The traditions and customs of Chester's Navajo culture are a big source of conflict for him. Discuss.
Chester wouldn't be Chester without his family. His values, his principles, his beliefs, are all drawn from his grandmother, his father, and his aunts and uncles. Not only does Chester's family give him a sense of identity, it also supports him through the tough times (and there are about a zillion tough times described in Code Talker).
In this way, the book shows us family both as a source of identity and a source of support. Family is at the root of who we are. Chester wouldn't be the awesome dude he is without his family.
Chester's family life is a source of joy. Discuss.
Chester's family life is a source of sadness. Discuss.

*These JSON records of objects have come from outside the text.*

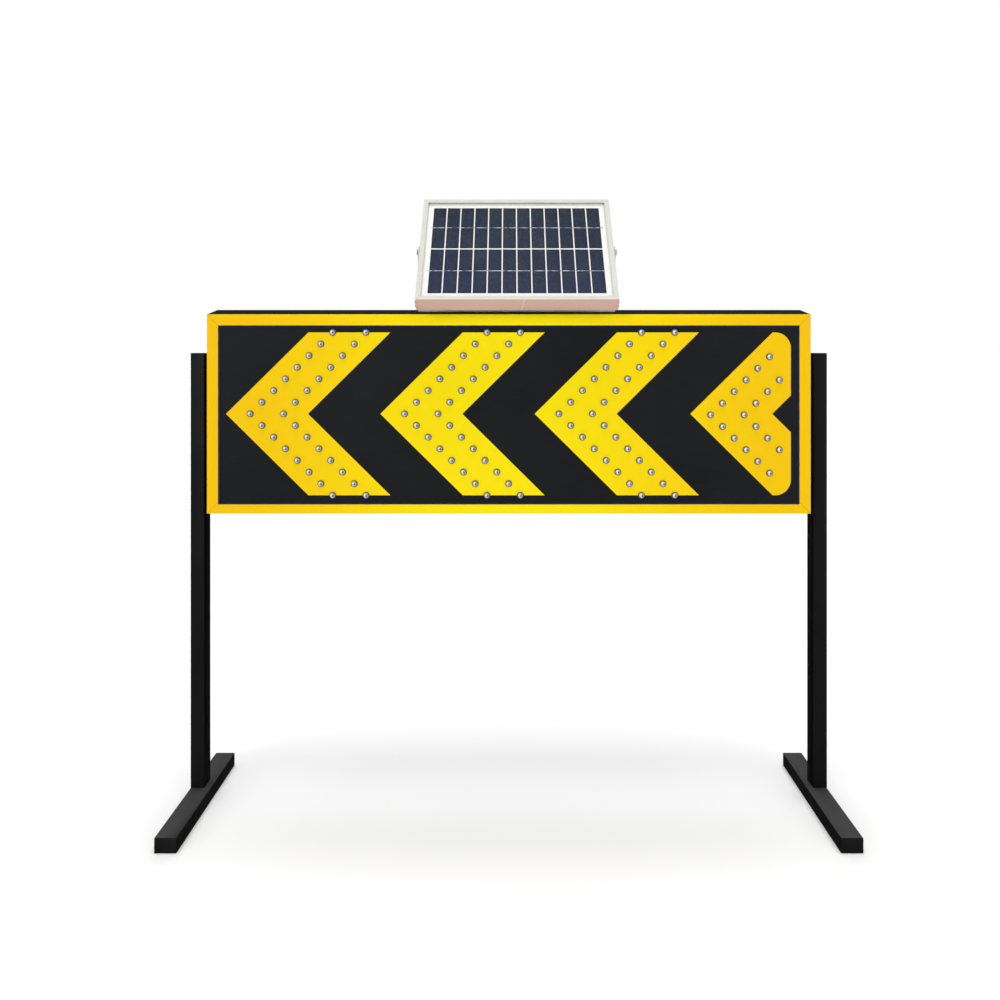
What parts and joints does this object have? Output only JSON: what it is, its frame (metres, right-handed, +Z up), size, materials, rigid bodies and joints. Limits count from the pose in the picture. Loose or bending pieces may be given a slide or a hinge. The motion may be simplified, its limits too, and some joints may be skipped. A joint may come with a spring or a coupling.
{
  "type": "solar chevron board",
  "caption": "Free-standing lit chevron sign on two skid feet, powered by a tilting solar panel, with a lockable rear equipment door.",
  "frame": {"origin": "on the ground, midway between the two feet and midway along them", "axes": "+X along the sign's width, to the right of someone facing the lit side; +Z up; the lit face looks along -Y"},
  "size_m": [1.274, 0.366, 1.2241],
  "materials": {
    "black_powder_coat": "satin",
    "black_housing": "satin",
    "yellow_bezel": "satin",
    "yellow_sheeting": "semi-gloss",
    "black_sheeting": "satin",
    "navy_rubber": "matt",
    "black_rubber": "matt",
    "black_plastic": "matt",
    "zinc_steel": "satin",
    "bright_zinc": "polished",
    "black_hinge": "satin",
    "dark_ring": "matt",
    "led_lens": "clear",
    "circuit_board": "solder mask",
    "white_nylon": "matt",
    "cable_jacket": "matt",
    "bare_aluminium": "brushed",
    "battery_wrap": "shrink film",
    "black_webbing": "woven",
    "grey_plastic": "matt",
    "green_plastic": "matt",
    "red_plastic": "gloss",
    "pale_bracket": "satin",
    "anodised_frame": "anodised",
    "solar_glass": "clear",
    "white_backsheet": "matt",
    "solar_cell": "coated silicon",
    "silver_ribbon": "tinned"
  },
  "bodies": {
    "sign": {"left_post": "black_powder_coat", "right_post": "black_powder_coat", "left_foot": "black_powder_coat", "right_foot": "black_powder_coat", "post_top_caps": "black_plastic", "foot_end_caps": "black_plastic", "post_base_blocks": "zinc_steel", "foot_bolts": "zinc_steel", "side_spacers": "black_plastic", "side_bolts": "zinc_steel", "side_clinch_nuts": "zinc_steel", "side_hole_plugs": "black_plastic", "rear_housing": "black_housing", "front_bezel": "yellow_bezel", "bezel_nuts": "zinc_steel", "panel_gasket": "navy_rubber", "front_panel": "black_sheeting", "chevron_sheet_1": "yellow_sheeting", "chevron_sheet_2": "yellow_sheeting", "chevron_sheet_3": "yellow_sheeting", "chevron_sheet_4": "yellow_sheeting", "led_rings": "dark_ring", "led_lenses": "led_lens", "led_boards": "circuit_board", "board_standoffs": "white_nylon", "board_connectors": "white_nylon", "led_jumper_cables": "cable_jacket", "wiring_harness": "cable_jacket", "equipment_plate": "bare_aluminium", "battery_pack": "battery_wrap", "battery_strap": "black_webbing", "charge_controller": "grey_plastic", "terminal_block": "green_plastic", "door_seal": "black_rubber", "fixed_hinge_leaves": "black_hinge", "hinge_pins": "zinc_steel", "power_switch_body": "black_plastic", "mode_button_body": "black_plastic", "solar_lead_gland": "black_plastic", "solar_bracket": "pale_bracket", "bracket_rivets": "bare_aluminium"},
    "solar_panel": {"solar_lower_rail": "anodised_frame", "solar_upper_rail": "anodised_frame", "solar_left_rail": "anodised_frame", "solar_right_rail": "anodised_frame", "solar_glass": "solar_glass", "solar_backsheet": "white_backsheet", "solar_cells": "solar_cell", "solar_ribbons": "silver_ribbon", "junction_box": "black_plastic", "pivot_bolts": "zinc_steel", "pivot_nuts": "zinc_steel"},
    "door": {"access_door": "black_housing", "door_hinge_leaves": "black_hinge", "lock_barrels": "bright_zinc"},
    "upper_lock": {"upper_lock_plug": "bright_zinc"},
    "lower_lock": {"lower_lock_plug": "bright_zinc"},
    "power_rocker": {"power_rocker": "red_plastic"},
    "mode_button": {"mode_button_cap": "grey_plastic"}
  },
  "joints": [
    {"name": "solar_tilt", "type": "hinge", "parent": "sign", "child": "solar_panel", "pos_m": [0.016, 0.044, 1.1026], "axis": [1, 0, 0], "range_deg": [-108, 12]},
    {"name": "door_swing", "type": "hinge", "parent": "sign", "child": "door", "pos_m": [0.198, 0.078, 0.777], "axis": [0, 0, -1], "range_deg": [0, 110]},
    {"name": "upper_lock_turn", "type": "hinge", "parent": "door", "child": "upper_lock", "pos_m": [-0.15, 0.072, 0.837], "axis": [0, 1, 0], "range_deg": [0, 90]},
    {"name": "lower_lock_turn", "type": "hinge", "parent": "door", "child": "lower_lock", "pos_m": [-0.15, 0.072, 0.717], "axis": [0, 1, 0], "range_deg": [0, 90]},
    {"name": "rocker_tip", "type": "hinge", "parent": "sign", "child": "power_rocker", "pos_m": [-0.25, 0.0698, 0.801], "axis": [-1, 0, 0], "range_deg": [0, 20]},
    {"name": "mode_press", "type": "slide", "parent": "sign", "child": "mode_button", "axis": [0, -1, 0], "range_m": [0, 0.002], "stiffness_N_per_m": 400}
  ]
}
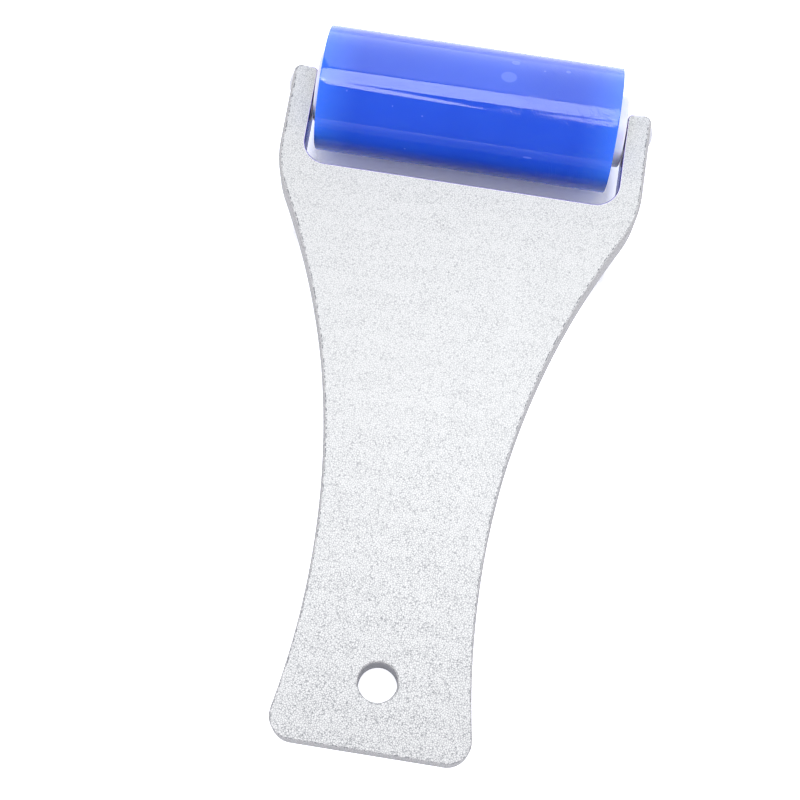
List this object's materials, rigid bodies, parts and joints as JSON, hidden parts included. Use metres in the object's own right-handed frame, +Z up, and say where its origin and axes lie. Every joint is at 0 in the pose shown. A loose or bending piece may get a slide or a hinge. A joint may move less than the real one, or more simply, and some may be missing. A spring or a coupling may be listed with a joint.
{
  "type": "seam roller",
  "caption": "Hand seam roller: a wide soft sleeve turning on shielded ball bearings between the ears of a flat one-piece metal fork handle with a hang hole.",
  "frame": {"origin": "on the table plane, under the middle of the tool's box", "axes": "+X along the axle to the right ear, +Y from the handle's end towards the roller, +Z up; the tool lies with the sleeve and the handle's end on z = 0, so the handle plate leans about 4 degrees down towards -Y; the axle line runs through y = 99.1 mm, z = 21.25 mm"},
  "size_m": [0.1252, 0.2406, 0.0425],
  "materials": {
    "frosted_coat": "fine pebbled silver-white coat on cast aluminium, satin with small glints",
    "blue_silicone": "glossy translucent blue silicone, brighter where light enters the ends",
    "white_plastic": "smooth white moulded plastic, slightly translucent",
    "screw_steel": "plated, softly reflecting, with a cross recess",
    "turned_steel": "turned, with fine marks round the axis",
    "bearing_steel": "ground and polished",
    "shield_steel": "pressed sheet, satin",
    "cage_steel": "pressed sheet, dull"
  },
  "bodies": {
    "handle": {"handle_plate": "frosted_coat", "axle": "turned_steel", "axle_screw_left": "screw_steel", "axle_screw_right": "screw_steel", "spacer_left": "turned_steel", "spacer_right": "turned_steel", "bearing_left_inner_ring": "bearing_steel", "bearing_right_inner_ring": "bearing_steel"},
    "roller": {"roller_sleeve": "blue_silicone", "roller_core": "white_plastic", "bearing_left_outer_ring": "bearing_steel", "bearing_left_outboard_shield": "shield_steel", "bearing_left_inboard_shield": "shield_steel", "bearing_right_outer_ring": "bearing_steel", "bearing_right_outboard_shield": "shield_steel", "bearing_right_inboard_shield": "shield_steel"},
    "left_ball_set": {"bearing_left_cage": "cage_steel", "bearing_left_ball_1": "bearing_steel", "bearing_left_ball_2": "bearing_steel", "bearing_left_ball_3": "bearing_steel", "bearing_left_ball_4": "bearing_steel", "bearing_left_ball_5": "bearing_steel", "bearing_left_ball_6": "bearing_steel", "bearing_left_ball_7": "bearing_steel"},
    "right_ball_set": {"bearing_right_cage": "cage_steel", "bearing_right_ball_1": "bearing_steel", "bearing_right_ball_2": "bearing_steel", "bearing_right_ball_3": "bearing_steel", "bearing_right_ball_4": "bearing_steel", "bearing_right_ball_5": "bearing_steel", "bearing_right_ball_6": "bearing_steel", "bearing_right_ball_7": "bearing_steel"}
  },
  "joints": [
    {"name": "roller_spin", "type": "hinge", "parent": "handle", "child": "roller", "pos_m": [0, 0.09908, 0.02125], "axis": [1, 0, 0], "continuous": true},
    {"name": "left_ball_orbit", "type": "hinge", "parent": "handle", "child": "left_ball_set", "pos_m": [0, 0.09908, 0.02125], "axis": [1, 0, 0], "continuous": true},
    {"name": "right_ball_orbit", "type": "hinge", "parent": "handle", "child": "right_ball_set", "pos_m": [0, 0.09908, 0.02125], "axis": [1, 0, 0], "continuous": true}
  ],
  "couplings": [
    {"joint": "left_ball_orbit", "follows": "roller_spin", "ratio": 0.61759},
    {"joint": "right_ball_orbit", "follows": "roller_spin", "ratio": 0.61759}
  ]
}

We'd bet that if we were thrown into the middle of a raging battle with a bunch of kids from school and had to rely on them to survive, we'd get pretty close to them pretty quickly. This is what happens in war: one minute you're strangers, the next you're saving each other's lives and forming some pretty deep bonds as a result.
Code Talker dwells at length on the bonds that Chester forms not only with his code-talking buddies, but with his other Marine buddies as well.
Chester's strongest bonds of friendship are with other Navajo Marines. Discuss.
Chester not only forms bonds of friendship with the Navajo Marines, but with non-Navajo Marines as well. Friendship breaks down the barriers between Navajos and non-Navajos. Discuss.
It takes a lot of guts to voluntarily sign up to join the Marines and risk your life for your country. Can you even imagine what it's like to go thousands of miles away from home after a few weeks of training and be responsible for defending yourself, your buddies, and your homeland… all with the knowledge that you may die doing it?
Yikes. We're even scared of silly things like creaky elevators.
Code Talker is about the importance of courage. In this book, Chester and the code talkers represent the courage and heroism of the troops who fought to defend America during World War II.
Chester isn't a courageous guy. He just does his duty. Discuss
Chester is extremely courageous. He goes above and beyond. Discuss.